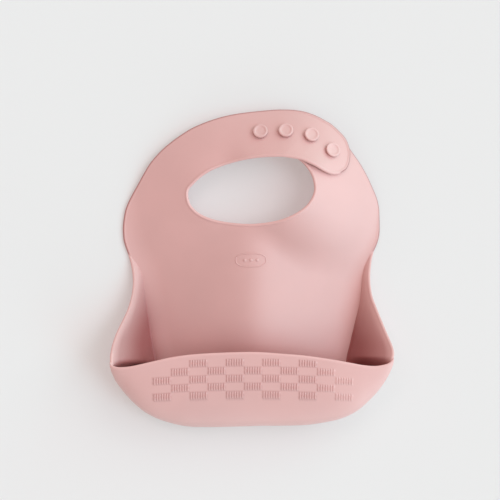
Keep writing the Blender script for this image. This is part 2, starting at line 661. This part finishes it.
def over_strap_skins():
    """Root, middle and tab: one strap cut at two angles."""
    root_end, middle_end = 153.0, 112.5
    root, middle, tab = [
        ray_grid(over_inner_at, over_outer_at, start, end, columns(count), over_height)
        for start, end, count in ((190, root_end, 46), (root_end, middle_end, 50),
                                  (middle_end, 46, 74))]
    grid = np.vstack([root, middle[1:], tab[1:], tip_grid(over_tip, over_height)])
    normals = upward_normals(grid)
    # the lip of the outline grows to its full height on the tab
    outer_lip = LIP_OUTER + (LIP_TOP - LIP_OUTER) * rise(grid[..., 0], 30, 30)
    cut_1 = len(root)
    cut_2 = cut_1 + len(middle) - 1
    skins = []
    for part, first, end in (("root", 0, cut_1), ("middle", cut_1 - 1, cut_2),
                             ("tab", cut_2 - 1, None)):
        cut = slice(first, end)
        skins.append(flat_skin(f"over_strap_skin_{part}", grid[cut], normals[cut], near_over,
                               outer_lip=outer_lip[cut]))
    return skins


def under_strap_skin():
    grid = np.vstack([ray_grid(under_inner_at, under_outer_at, -10, 62, columns(96), height),
                      tip_grid(under_tip, height)])
    return flat_skin("under_strap_skin", grid, upward_normals(grid), near_under)


chest = chest_skin()
pocket = pocket_skin()
strap_root, strap_middle, strap_tab = over_strap_skins()
under = under_strap_skin()


# ---------------------------------------------------------------- closure studs
def lathe(name, profile, sides=72):
    """Mesh of a profile of (radius, z) turned about z, deeper in tone below its flat top."""
    bm = bmesh.new()
    rings = []
    for r, z in profile:
        if r < 1e-6:
            rings.append([bm.verts.new((0, 0, z))])
        else:
            turns = [2 * math.pi * i / sides for i in range(sides)]
            rings.append([bm.verts.new((r * math.cos(t), r * math.sin(t), z)) for t in turns])
    for a, b in zip(rings, rings[1:]):
        for i in range(sides):
            j = (i + 1) % sides
            if len(a) == 1:
                bm.faces.new((a[0], b[i], b[j]))
            elif len(b) == 1:
                bm.faces.new((a[i], b[0], a[j]))
            else:
                bm.faces.new((a[i], b[i], b[j], a[j]))
    bmesh.ops.recalc_face_normals(bm, faces=bm.faces)
    top = max(z for _, z in profile)
    layer = bm.verts.layers.float.new("tone")
    for v in bm.verts:
        v[layer] = 0.55 * min(1.0, max(0.0, (top - 0.5 - v.co.z) / 1.2))
    return mesh_from(bm, name)


def arc(r, z, radius, start, end, count):
    turns = [math.radians(a) for a in np.linspace(start, end, count)]
    return [(r + radius * math.cos(t), z + radius * math.sin(t)) for t in turns]


def sheet_normal(x, y, e=1.5):
    slope_x = (float(height(x + e, y)) - float(height(x - e, y))) / (2 * e)
    slope_y = (float(height(x, y + e)) - float(height(x, y - e))) / (2 * e)
    return Vector((-slope_x, -slope_y, 1)).normalized()


def stud_profile(foot):
    """Filleted foot, stem, and a round-edged head with a dished top."""
    stem, head, seat = STEM_D / 2, HEAD_D / 2, HALF + 0.45
    top = seat + HEAD_T
    floor_z = top - DISH
    return ([(0, foot), (stem + 0.7, foot)]
            + arc(stem + 0.7, foot + 0.7, 0.7, -90, -180, 5)[1:]
            + [(stem, seat - 0.2), (stem + 0.15, seat), (head - 0.6, seat)]
            + arc(head - 0.75, seat + 0.75, 0.75, -90, 0, 7)[1:]
            + arc(head - 0.8, top - 0.8, 0.8, 0, 90, 8)
            + arc(head - 1.5, top - 0.9, 0.9, 90, 140, 5)[1:]
            + [(head - 2.7, floor_z), (head - 3.6, floor_z - 0.12), (1.6, floor_z - 0.16),
               (0, floor_z - 0.16)])


studs = []
hole_bm = bmesh.new()
for i, (x, y) in enumerate(STUDS):
    normal = sheet_normal(x, y)
    tilt = Vector((0, 0, 1)).rotation_difference(normal).to_matrix().to_4x4()
    place = Vector((x, y, float(over_height(x, y)))) + Vector(OFFSET)
    matrix = Matrix.Translation(place * MM) @ tilt @ Matrix.Scale(MM, 4)
    name = f"closure_stud_skin_{i + 1}"
    stud = lathe(name, stud_profile(foot=-OVERLAP_LIFT * normal.z + HALF - 0.15))
    stud.transform(matrix)
    studs.append(add_object(name, stud))
    hole = lathe(f"cutter_{i}", [(0, -4), (HOLE_D / 2, -4), (HOLE_D / 2, 4), (0, 4)], sides=64)
    hole.transform(matrix)
    hole_bm.from_mesh(hole)


def cut_holes(strap):
    mesh = bpy.data.meshes.new("cutters")
    hole_bm.to_mesh(mesh)
    hole_bm.free()
    cutter = add_object("cutters", mesh)
    mod = strap.modifiers.new("holes", "BOOLEAN")
    mod.operation, mod.solver, mod.object = "DIFFERENCE", "EXACT", cutter
    depsgraph = bpy.context.evaluated_depsgraph_get()
    cut = bpy.data.meshes.new_from_object(strap.evaluated_get(depsgraph))
    strap.modifiers.clear()
    strap.data = cut
    bpy.data.objects.remove(cutter, do_unlink=True)
    shade_smooth(cut)
    cut.set_sharp_from_angle(angle=math.radians(50))


cut_holes(strap_tab)

# ---------------------------------------------------------------- emblem: an oval and three dots
EMBLEM_X, EMBLEM_Y, OVAL_A, OVAL_B, OVAL_POWER = -1.0, 7.2, 13.5, 5.9, 2.6
LINE_HALF, LINE_H = 0.55, 0.55          # half width and height of the oval's line
DOT_R, DOT_H, DOT_STEP = 1.5, 0.6, 5.6


def chest_vert(bm, x, y, dz):
    """A vertex dz above the upper face of the chest."""
    top = Vector((x, y, float(height(x, y)) + HALF))
    return bm.verts.new(top + Vector((0, 0, dz)))


def oval_line(bm, around=160, across=10):
    rings = []
    power = 2 / OVAL_POWER
    for i in range(around):
        t = 2 * math.pi * i / around
        x = EMBLEM_X + OVAL_A * math.copysign(abs(math.cos(t)) ** power, math.cos(t))
        y = EMBLEM_Y + OVAL_B * math.copysign(abs(math.sin(t)) ** power, math.sin(t))
        nx, ny = (x - EMBLEM_X) / OVAL_A ** 2, (y - EMBLEM_Y) / OVAL_B ** 2
        length = math.hypot(nx, ny)
        nx, ny = nx / length, ny / length
        ring = []
        for j in range(across):
            f = math.pi * j / (across - 1)
            out = LINE_HALF * math.cos(f)
            dz = LINE_H * math.sin(f) - 0.12 if 0 < j < across - 1 else -0.4
            ring.append(chest_vert(bm, x + nx * out, y + ny * out, dz))
        rings.append(ring)
    for p, q in zip(rings, rings[1:] + rings[:1]):
        for j in range(across - 1):
            bm.faces.new((p[j], q[j], q[j + 1], p[j + 1]))
        bm.faces.new((p[-1], q[-1], q[0], p[0]))


def dot(bm, x, y, around=40, levels=8):
    layers = []
    for k in range(levels):
        f = math.pi / 2 * k / levels
        r, dz = DOT_R * math.cos(f), DOT_H * math.sin(f) - (0.4 if k == 0 else 0.05)
        turns = [2 * math.pi * s / around for s in range(around)]
        layers.append([chest_vert(bm, x + r * math.cos(t), y + r * math.sin(t), dz)
                       for t in turns])
    top, bottom = chest_vert(bm, x, y, 0.55), chest_vert(bm, x, y, -0.5)
    for a, b in zip(layers, layers[1:]):
        for s in range(around):
            n = (s + 1) % around
            bm.faces.new((a[s], a[n], b[n], b[s]))
    for s in range(around):
        n = (s + 1) % around
        bm.faces.new((layers[-1][s], layers[-1][n], top))
        bm.faces.new((layers[0][n], layers[0][s], bottom))


def emblem():
    bm = bmesh.new()
    oval_line(bm)
    for dx in (-DOT_STEP, 0, DOT_STEP):
        dot(bm, EMBLEM_X + dx, EMBLEM_Y)
    bmesh.ops.recalc_face_normals(bm, faces=bm.faces)
    for v in bm.verts:
        v.co = (v.co + Vector(OFFSET)) * MM
    return add_object("chest_emblem", mesh_from(bm, "chest_emblem"))


mark = emblem()

# ---------------------------------------------------------------- silicone
PINK, STUD_PINK = (0.70, 0.385, 0.37), (0.75, 0.43, 0.415)
DEEP = (0.46, 0.165, 0.165)             # multiplies the colour where the tone is 1


def silicone(name, colour, drift_scale):
    material = bpy.data.materials.new(name)
    material.use_nodes = True
    nodes, links = material.node_tree.nodes, material.node_tree.links
    shader = nodes["Principled BSDF"]
    coords = nodes.new("ShaderNodeTexCoord").outputs["Object"]

    def feed(socket, value):
        if isinstance(value, bpy.types.NodeSocket):
            links.new(value, socket)
        else:
            socket.default_value = value

    def node(kind, result, inputs, **settings):
        made = nodes.new(kind)
        for key, value in settings.items():
            setattr(made, key, value)
        for key, value in inputs.items():
            feed(made.inputs[key], value)
        return made.outputs[result]

    def noise(scale, detail, roughness=0.5):
        return node("ShaderNodeTexNoise", "Fac", {
            "Scale": scale, "Detail": detail, "Roughness": roughness, "Vector": coords})

    def ramp(value, source, target):
        return node("ShaderNodeMapRange", "Result", {
            "From Min": source[0], "From Max": source[1],
            "To Min": target[0], "To Max": target[1], "Value": value})

    def mix(a, b, factor, blend="MIX"):
        return node("ShaderNodeMix", "Result", {"A": a, "B": b, "Factor": factor},
                    data_type="RGBA", blend_type=blend)

    def tint(gain, lift=0.0):
        return (*[min(1, c * gain + lift) for c in colour], 1)

    def bump(height_map, strength, distance):
        return {"Height": height_map, "Strength": strength, "Distance": distance}

    # a slow drift of colour, paler where the tone is below 0 and deeper where it is above
    drift = ramp(noise(scale=drift_scale, detail=3), source=(0.3, 0.7), target=(0, 1))
    tone = node("ShaderNodeAttribute", "Fac", {}, attribute_name="tone")
    plain = mix(tint(gain=0.955), tint(gain=1.045), factor=drift)
    paled = mix(plain, tint(gain=1.1, lift=0.03),
                factor=ramp(tone, source=(0, -1), target=(0, 0.6)))
    shaded = mix(paled, (*DEEP, 1), factor=ramp(tone, source=(0, 1), target=(0, 1)),
                 blend="MULTIPLY")

    # a slightly dusty matt surface with faint handling marks
    dust = ramp(noise(scale=900, detail=4, roughness=0.6), (0.3, 0.7), target=(0.0, 0.08))
    marks = ramp(noise(scale=60, detail=5, roughness=0.65), (0.3, 0.7), target=(0.46, 0.58))
    rough = node("ShaderNodeMath", "Value", {0: dust, 1: marks}, operation="ADD")

    grain = node("ShaderNodeBump", "Normal", bump(
        noise(scale=2600, detail=3, roughness=0.6), strength=0.25, distance=0.00006))
    waves = node("ShaderNodeBump", "Normal", {"Normal": grain, **bump(
        noise(scale=38, detail=2, roughness=0.4), strength=0.3, distance=0.00025)})

    for key, value in {
            "Base Color": shaded, "Roughness": rough, "Normal": waves, "IOR": 1.41,
            "Specular IOR Level": 0.9, "Coat Weight": 0.8, "Coat Roughness": 0.5,
            "Sheen Weight": 0.12, "Sheen Roughness": 0.6}.items():
        feed(shader.inputs[key], value)
    return material


def dress(obj, material):
    obj.data.materials.clear()
    obj.data.materials.append(material)


sheet_mat = silicone("silicone_sheet", PINK, drift_scale=14)
stud_mat = silicone("silicone_stud", STUD_PINK, drift_scale=17)
for obj in (chest, pocket, strap_root, strap_middle, strap_tab, under, mark):
    dress(obj, sheet_mat)
for obj in studs:
    dress(obj, stud_mat)
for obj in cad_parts.values():
    dress(obj, sheet_mat)


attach(chest, "panel")
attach(mark, "panel")
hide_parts("chest_panel")
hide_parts("left_gusset", "right_gusset", "pocket_front")
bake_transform(pocket)
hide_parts("over_strap_root")
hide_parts("over_strap_middle")
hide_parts("over_strap_tab")
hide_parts("under_strap")

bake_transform(strap_root)
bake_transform(strap_middle)
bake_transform(strap_tab)
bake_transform(under)
for i, obj in enumerate(studs):
    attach(obj, "under")
    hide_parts(f"closure_stud_{i + 1}")

# ---------------------------------------------------------------- floor, light, camera (metres)
FLOOR_HALF, FLOOR_Z = 3, -0.0006
CAMERA_X, CAMERA_Y, CAMERA_Z = -1.8, 16.2, 1.6          # x and y in mm, z in metres


def make_floor():
    """A pale floor that glows a little, so shadows stay light."""
    mesh = bpy.data.meshes.new("floor")
    corners = [(-1, -1), (1, -1), (1, 1), (-1, 1)]
    mesh.from_pydata([(x * FLOOR_HALF, y * FLOOR_HALF, FLOOR_Z) for x, y in corners], [],
                     [(0, 1, 2, 3)])
    floor = add_object("floor", mesh)
    material = bpy.data.materials.new("floor")
    material.use_nodes = True
    inputs = material.node_tree.nodes["Principled BSDF"].inputs
    for key, value in {
            "Base Color": (0.543, 0.543, 0.543, 1), "Emission Color": (1, 0.932, 0.939, 1),
            "Emission Strength": 0.263, "Roughness": 0.9, "Specular IOR Level": 0.1}.items():
        inputs[key].default_value = value
    mesh.materials.append(material)
    return floor


def softbox(name, azimuth, elevation, colour):
    """A wide, even light; azimuth is from +X towards +Y, colour carries the strength."""
    light = bpy.data.lights.new(name, "SUN")
    light.energy, light.angle = max(colour), math.radians(30)
    light.color = [c / max(colour) for c in colour]
    obj = bpy.data.objects.new(name, light)
    a, e = math.radians(azimuth), math.radians(elevation)
    source = Vector((math.cos(e) * math.cos(a), math.cos(e) * math.sin(a), math.sin(e)))
    obj.rotation_euler = source.to_track_quat("Z", "Y").to_euler()
    bpy.context.scene.collection.objects.link(obj)


make_floor()

scene = bpy.context.scene
world = bpy.data.worlds.new("world")
scene.world = world
world.use_nodes = True
background = world.node_tree.nodes["Background"].inputs
background["Color"].default_value = (1.0, 0.879, 0.790, 1)
background["Strength"].default_value = 0.553

for light in (  # name, azimuth and elevation in degrees, colour
        ("key_high", 0, 58, (0.644, 0.653, 0.728)),
        ("key_back_right", 22, 34, (0.542, 0.596, 0.646)),
        ("key_right", 338, 34, (0.160, 0.552, 0.624)),
        ("low_back_right", 45, 12, (0.177, 0.618, 0.574)),
        ("low_front_right", 315, 12, (0.441, 0.582, 0.611)),
        ("low_front", 270, 12, (0.290, 0.402, 0.410)),
        ("fill_back", 68, 34, (0.295, 0.379, 0.363)),
        ("fill_high", 120, 58, (0.306, 0.174, 0.193))):
    softbox(*light)

# the camera looks straight down
lens = bpy.data.cameras.new("camera")
lens.lens, lens.sensor_width = 128.0, 36.0
camera = add_object("camera", lens)
camera.location = ((CAMERA_X + OFFSET[0]) * MM, (CAMERA_Y + OFFSET[1]) * MM, CAMERA_Z)
scene.camera = camera
scene.view_settings.view_transform = "Standard"
scene.view_settings.look = "None"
######
■ **Given request**
Include the first line, the line containing "under = under_strap_skin()", and every line between them, copied exactly from the material above; output no other line.

■ **Response for this exercise**
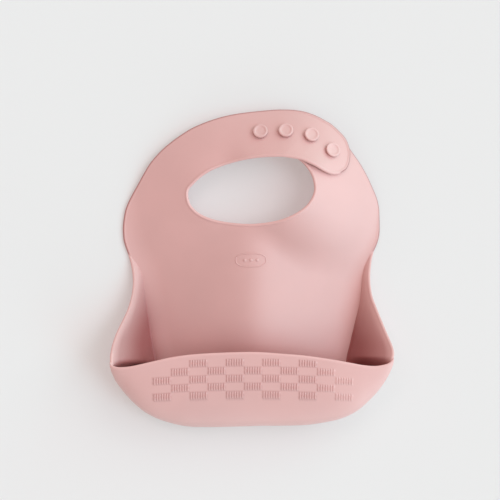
Keep writing the Blender script for this image. This is part 2, starting at line 661. This part finishes it.
def over_strap_skins():
    """Root, middle and tab: one strap cut at two angles."""
    root_end, middle_end = 153.0, 112.5
    root, middle, tab = [
        ray_grid(over_inner_at, over_outer_at, start, end, columns(count), over_height)
        for start, end, count in ((190, root_end, 46), (root_end, middle_end, 50),
                                  (middle_end, 46, 74))]
    grid = np.vstack([root, middle[1:], tab[1:], tip_grid(over_tip, over_height)])
    normals = upward_normals(grid)
    # the lip of the outline grows to its full height on the tab
    outer_lip = LIP_OUTER + (LIP_TOP - LIP_OUTER) * rise(grid[..., 0], 30, 30)
    cut_1 = len(root)
    cut_2 = cut_1 + len(middle) - 1
    skins = []
    for part, first, end in (("root", 0, cut_1), ("middle", cut_1 - 1, cut_2),
                             ("tab", cut_2 - 1, None)):
        cut = slice(first, end)
        skins.append(flat_skin(f"over_strap_skin_{part}", grid[cut], normals[cut], near_over,
                               outer_lip=outer_lip[cut]))
    return skins


def under_strap_skin():
    grid = np.vstack([ray_grid(under_inner_at, under_outer_at, -10, 62, columns(96), height),
                      tip_grid(under_tip, height)])
    return flat_skin("under_strap_skin", grid, upward_normals(grid), near_under)


chest = chest_skin()
pocket = pocket_skin()
strap_root, strap_middle, strap_tab = over_strap_skins()
under = under_strap_skin()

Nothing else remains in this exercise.